The interview came after Reuters reported that the Daesh (ISIL/ISIS/Islamic State) terrorist group had claimed responsibility for the deadly Westminster attack in the British capital earlier this week.
On Wednesday, four people were killed and many others injured after a vehicle drove into a crowd on London's Westminster Bridge near the UK Parliament building. The terrorist was later shot by police after he stabbed an officer inside the Parliament compound.
UK Prime Minister Theresa May said that a British-born man inspired by Islamist ideology, who had been previously investigated by MI-5, was responsible for the attack.
"The threats earlier posed by Islamic State are now starting to be implemented, especially after their actual defeat in Syria. The chain of similar terrorist acts in the largest countries of Europe, such as France, Germany and the UK, indicates that this process is in progress and aimed at intimidating people," Goncharov said.
On July 14, 2016, a truck rammed into a large crowd that was celebrating Bastille Day in Nice. At least 86 people, including children, were killed and over 400 people were injured. The driver was shot dead by police.
On December 19, Anis Amri, a 24-year-old asylum seeker from Tunisia, drove a heavy truck into a crowd at the Christmas market on the Breitscheidplatz square in Berlin, killing 12 people and injuring almost 50 others. A few days later, Amri was shot by police in Milan, Italy.

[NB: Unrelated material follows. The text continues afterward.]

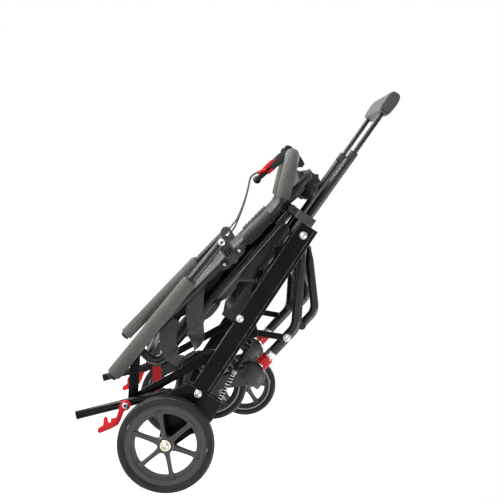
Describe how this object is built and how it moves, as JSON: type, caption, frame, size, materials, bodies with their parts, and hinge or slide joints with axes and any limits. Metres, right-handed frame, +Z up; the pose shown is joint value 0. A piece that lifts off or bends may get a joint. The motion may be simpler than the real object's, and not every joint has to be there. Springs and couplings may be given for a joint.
{
  "type": "folding transport chair",
  "caption": "Folding transport chair stored upright and pulled by a telescopic trolley grip: quilted seat and back, hand brakes, armrests, footrest, swivel casters.",
  "frame": {"origin": "bottom centre of the bounding box, the folded chair standing on its rear wheels and tipper ends", "axes": "+Z up, along the folded chair to the trolley grip; +X to the side of the front legs and casters; +Y to the sitter's left"},
  "size_m": [0.4236, 0.6076, 0.9667],
  "materials": {
    "black_metal": "gloss black enamel on steel tube",
    "plastic": "satin black moulding",
    "tyre": "satin black solid rubber",
    "foam": "matte grey-black closed-cell foam",
    "fabric": "black woven nylon, quilted",
    "grey_plastic": "satin dark grey moulding",
    "steel": "bright zinc",
    "zinc": "yellow zinc",
    "red": "red, satin gloss"
  },
  "bodies": {
    "root": {"side_rail_right": "black_metal", "side_rail_left": "black_metal", "axle_bracket_right": "black_metal", "axle_bracket_left": "black_metal", "rear_axle": "black_metal", "axle_nut_right": "zinc", "axle_nut_left": "zinc", "crosshead": "grey_plastic", "mid_cross_bar": "grey_plastic", "leg_pivot_bolt_right": "steel", "leg_pivot_bolt_left": "steel", "lock_rod": "black_metal", "lock_spring": "steel"},
    "trolley_tubes": {"trolley_tubes": "black_metal"},
    "trolley_rods": {"trolley_rod_right": "black_metal", "trolley_rod_left": "black_metal", "trolley_grip": "grey_plastic"},
    "front_frame": {"front_frame": "black_metal", "caster_spring_right": "red", "caster_spring_left": "red"},
    "leg_links": {"leg_link_right": "black_metal", "leg_link_left": "black_metal"},
    "footrest": {"footrest_tube": "black_metal", "footplate": "plastic"},
    "seat": {"seat_frame": "black_metal", "seat_cushion": "fabric", "pull_strap": "red"},
    "struts": {"strut_right": "black_metal", "strut_left": "black_metal"},
    "hinge_plates": {"hinge_plate_right": "black_metal", "hinge_plate_left": "black_metal"},
    "back": {"back_frame": "black_metal", "push_foam_right": "foam", "push_foam_left": "foam", "back_pad": "fabric", "armrest_bracket_right": "plastic", "armrest_bracket_left": "plastic", "lever_housing_right": "plastic", "lever_housing_left": "plastic", "brake_cable_right": "plastic", "brake_cable_left": "plastic", "lap_strap": "fabric"},
    "rear_wheel_right": {"rear_rim_right": "plastic", "rear_tyre_right": "tyre"},
    "brake_pedal_right": {"brake_pedal_right": "red"},
    "caster_fork_right": {"caster_fork_right": "grey_plastic"},
    "caster_wheel_right": {"caster_rim_right": "plastic", "caster_tyre_right": "tyre"},
    "armrest_right": {"armrest_tube_right": "black_metal", "armrest_foam_right": "foam"},
    "brake_lever_right": {"brake_lever_right": "plastic"},
    "rear_wheel_left": {"rear_rim_left": "plastic", "rear_tyre_left": "tyre"},
    "brake_pedal_left": {"brake_pedal_left": "red"},
    "caster_fork_left": {"caster_fork_left": "grey_plastic"},
    "caster_wheel_left": {"caster_rim_left": "plastic", "caster_tyre_left": "tyre"},
    "armrest_left": {"armrest_tube_left": "black_metal", "armrest_foam_left": "foam"},
    "brake_lever_left": {"brake_lever_left": "plastic"}
  },
  "joints": [
    {"name": "rear_wheel_right_spin", "type": "hinge", "parent": "root", "child": "rear_wheel_right", "pos_m": [0.05245, -0.28, 0.1015], "axis": [0, 1, 0], "continuous": true},
    {"name": "brake_pedal_right_press", "type": "hinge", "parent": "root", "child": "brake_pedal_right", "pos_m": [-0.06259, -0.24, 0.09574], "axis": [0, -1, 0], "range_deg": [0, 25]},
    {"name": "rear_wheel_left_spin", "type": "hinge", "parent": "root", "child": "rear_wheel_left", "pos_m": [0.05245, 0.28, 0.1015], "axis": [0, 1, 0], "continuous": true},
    {"name": "brake_pedal_left_press", "type": "hinge", "parent": "root", "child": "brake_pedal_left", "pos_m": [-0.06259, 0.24, 0.09574], "axis": [0, -1, 0], "range_deg": [0, 25]},
    {"name": "trolley_retract", "type": "slide", "parent": "root", "child": "trolley_tubes", "axis": [0.1616, 0, -0.9869], "range_m": [0, 0.15]},
    {"name": "trolley_rods_retract", "type": "slide", "parent": "trolley_tubes", "child": "trolley_rods", "axis": [0.1616, 0, -0.9869], "range_m": [0, 0.098]},
    {"name": "front_frame_unfold", "type": "hinge", "parent": "root", "child": "front_frame", "pos_m": [-0.04722, 0, 0.60952], "axis": [0, -1, 0], "range_deg": [0, 58.5]},
    {"name": "leg_links_turn", "type": "hinge", "parent": "front_frame", "child": "leg_links", "pos_m": [0.08396, 0, 0.43022], "axis": [0, 1, 0], "range_deg": [0, 80]},
    {"name": "footrest_unfold", "type": "hinge", "parent": "front_frame", "child": "footrest", "pos_m": [0.09083, 0, 0.46947], "axis": [0, 1, 0], "range_deg": [0, 165]},
    {"name": "caster_right_swivel", "type": "hinge", "parent": "front_frame", "child": "caster_fork_right", "pos_m": [0.08502, -0.19, 0.38324], "axis": [-0.0279, 0, 0.9996], "range_deg": [-180, 0]},
    {"name": "caster_left_swivel", "type": "hinge", "parent": "front_frame", "child": "caster_fork_left", "pos_m": [0.08502, 0.19, 0.38324], "axis": [0.0279, 0, -0.9996], "range_deg": [0, 180]},
    {"name": "caster_right_spin", "type": "hinge", "parent": "caster_fork_right", "child": "caster_wheel_right", "pos_m": [0.04086, -0.19, 0.24525], "axis": [0, 1, 0], "continuous": true},
    {"name": "caster_left_spin", "type": "hinge", "parent": "caster_fork_left", "child": "caster_wheel_left", "pos_m": [0.13682, 0.19, 0.24793], "axis": [0, 1, 0], "continuous": true},
    {"name": "seat_unfold", "type": "hinge", "parent": "root", "child": "seat", "pos_m": [-0.10073, 0, 0.63295], "axis": [0, 1, 0], "range_deg": [0, 30]},
    {"name": "struts_turn", "type": "hinge", "parent": "root", "child": "struts", "pos_m": [0.02546, 0, 0.3897], "axis": [0, 1, 0], "range_deg": [0, 48.6]},
    {"name": "hinge_plates_turn", "type": "hinge", "parent": "seat", "child": "hinge_plates", "pos_m": [-0.12804, 0, 0.19041], "axis": [0, -1, 0], "range_deg": [0, 81.3]},
    {"name": "back_unfold", "type": "hinge", "parent": "seat", "child": "back", "pos_m": [-0.12804, 0, 0.19041], "axis": [0, -1, 0], "range_deg": [0, 102]},
    {"name": "armrest_right_lower", "type": "hinge", "parent": "back", "child": "armrest_right", "pos_m": [-0.15836, -0.2485, 0.48051], "axis": [0, -1, 0], "range_deg": [0, 73]},
    {"name": "armrest_left_lower", "type": "hinge", "parent": "back", "child": "armrest_left", "pos_m": [-0.15836, 0.2485, 0.48051], "axis": [0, -1, 0], "range_deg": [0, 77.5]},
    {"name": "brake_lever_right_squeeze", "type": "hinge", "parent": "back", "child": "brake_lever_right", "pos_m": [-0.19315, -0.12, 0.69991], "axis": [0, -1, 0], "range_deg": [0, 15], "stiffness_Nm_per_rad": 0.6},
    {"name": "brake_lever_left_squeeze", "type": "hinge", "parent": "back", "child": "brake_lever_left", "pos_m": [-0.19315, 0.12, 0.69991], "axis": [0, -1, 0], "range_deg": [0, 15], "stiffness_Nm_per_rad": 0.6}
  ],
  "couplings": [
    {"joint": "leg_links_turn", "follows": "front_frame_unfold", "ratio": 1.3675},
    {"joint": "struts_turn", "follows": "seat_unfold", "ratio": 1.62},
    {"joint": "hinge_plates_turn", "follows": "seat_unfold", "ratio": 2.71},
    {"joint": "back_unfold", "follows": "seat_unfold", "ratio": 3.4},
    {"joint": "armrest_right_lower", "follows": "seat_unfold", "ratio": 2.43},
    {"joint": "armrest_left_lower", "follows": "seat_unfold", "ratio": 2.58}
  ]
}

"It is safe to say that that the European special services are still yielding to terrorists despite the fact that the top terror threat level is still in place in Germany, France and the UK. In this vein, one should ask the special services of these countries why the necessary security measures failed to work," Goncharov said.
He stressed that it is almost impossible to fight lone-wolf terrorists.
"While obtaining information about a group of terrorists is a task that can be fulfilled, tracking a lone-wolf terrorist or a mentally ill person who can wait and see for a long time is a tricky problem," he said.
At the same time, Goncharov said that he does not see the fact that the unarmed policeman was the first to stand in the way of the terrorist in London as an indication of a security breach.
"Any protection of a government building is carried out both by armed officers and unarmed employees who conduct visual surveillance; after all, the terrorist was finally killed by armed police officers," he added.
According to him, special services of different EU countries should really unite in the fight against terrorism, but the current political situation in the EU prevents them from "finding common ground."